The Trogus lapidator (parasitic wasp) and other varieties of Ichneumoninae species will often parasitize Lepidoptera pupae as parasitoids. The parasite eventually emerges from the host pupae as an adult by slicing out a cap at the terminal end of the chrysalis and breaking through. In small heath pupae, staining can sometimes be seen around the cut site of the cap.

=== Interactions with humans ===
As a grassland species, the effects of intense, widespread agriculture is a concern for the welfare of the small heath. Grassland management through periodic ecological disturbances (i.e. mowing) is considered necessary to maintain "semi-natural" grasslands. Negative effects of mowing include the loss of biodiversity, the conversion of natural grasslands into agricultural fields, mortality, and loss of nectar resources. However, a study shows that such disturbances of these habitats may actually lead to an increase in the population of grassland butterflies including the small heath.

== Conservation ==
Overall, the small heath is generally common and abundant throughout its geographic distribution, particularly in Europe. Urban habitats have become a significant focus in the conservation of the small heath due to the widespread green fragments forming chains of ecological biodiversity. In a study of elevated atmospheric CO_{2} levels on development, it was determined that larval development time increased due to elevated CO_{2} levels, suggesting an effect of CO_{2} on larval performance. Additionally, it was found that food-plant preferences of larvae might also be affected, which could play a future evolutionary role, although this is an area that requires further research.

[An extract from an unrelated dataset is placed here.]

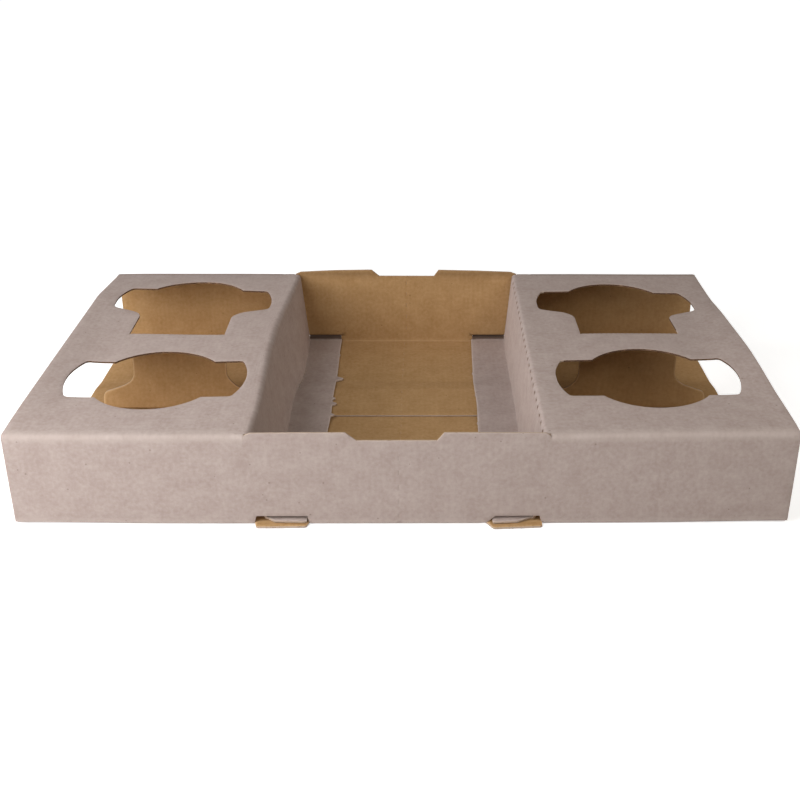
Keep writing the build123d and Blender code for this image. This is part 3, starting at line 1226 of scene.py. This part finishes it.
        name = f"{half.side.name.lower()} {'front' if front else 'back'} lip"
        return Panel(name, [cut], columns, rows, self.fold_lip(half, front), blank, (sign > 0) != front)

    def panels(self) -> list[Panel]:
        """Cuts all panels of the sheet.

        Returns:
            The panels, in the order that their numbers follow.
        """
        found = [self.sleeve_panel()]
        for half in self.halves:
            found += [self.half_panel(half), self.separator_panel(half)]
            found += [self.lip_panel(half, True), self.lip_panel(half, False)]
        return found

    def open_flutes(self, sheet: "Sheet") -> Array:
        """Tells which points lie on a cut that leaves the flutes open.

        Such are the cup holes' edges and the perforations of the top folds. The open edge's dark
        colour is painted shade in the open flutes and in the perforations.

        Args:
            sheet: the folded sheet.

        Returns:
            One truth value for each point.
        """
        found, clear = np.zeros(len(sheet.blank), bool), 0.5
        for half in self.halves:
            for y in (self.holes.front_y, self.holes.rear_y):
                centre = [half.side.value * half.hole_x, self.s_middle + y]
                found |= np.linalg.norm(sheet.blank - centre, axis=1) < self.holes.ear_radius + clear
        return (found & (sheet.panel == SLEEVE)) | self.dotted(sheet)

    def dotted(self, sheet: "Sheet") -> Array:
        """Tells which points lie at the perforations of a half's top fold.

        Args:
            sheet: the folded sheet.

        Returns:
            One truth value for each point.
        """
        found = np.zeros(len(sheet.blank), bool)
        bend_middle = self.weld_x - self.top_fold_flat - self.board.middle_radius * math.pi / 4
        for half, number in zip(self.halves, HALVES):
            apart = np.abs(np.abs(sheet.blank[:, 0]) - (bend_middle - half.top_dots[0]))
            phase = (sheet.blank[:, 1] - self.s_middle + self.wall_end - self.first_dot) / self.dot_pitch
            along = np.abs(phase - np.round(phase)) * self.dot_pitch
            near = (apart < half.top_dots[2]) & (along < 0.6 * half.top_dots[1])
            found |= (sheet.panel == number) & near
        return found

    def crease_wear_and_highlight(self, sheet: "Sheet") -> Array:
        """How pale the liner is at each point, from 0 to 1, along the sleeve's folds.

        A fold is palest in its bend and fades over a few millimetres to both sides, the front
        top fold more slowly on the panel. On the front top fold the paleness is a painted highlight,
        and on the bottom folds the liner is rubbed pale. The back top fold isn't made pale.

        Args:
            sheet: the folded sheet.

        Returns:
            One share for each point.
        """
        x, s = sheet.blank.T
        rubbed_and_lit = np.zeros(len(s))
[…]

=== Status in the Netherlands ===
In the Netherlands, the distribution of the Coenonympha tullia is significantly reduced as a result of climate change. Also satyrine species of the genus Coenonympha, the C. hero and C. arcania have gone extinct. One study shows that the small heath has adapted well to climate change and will continue to survive because it can adapt biologically to altered environments. In response to these environmental changes (i.e. temperature), the small heath can overwinter in diapause, which promotes its survival through rapid development.

===Status in England===

The small heath, like its cousin the wall brown, has been in serious decline across much of southern England for reasons unclear, and was accordingly designated as a UK Biodiversity Action Plan Priority Species (research only) by DEFRA in 2007. These butterflies typically live in colonies, which have been negatively impacted by construction, human development, and general habitat loss in recent years. In 2007, the IUCN category status listed the small heath as near threatened.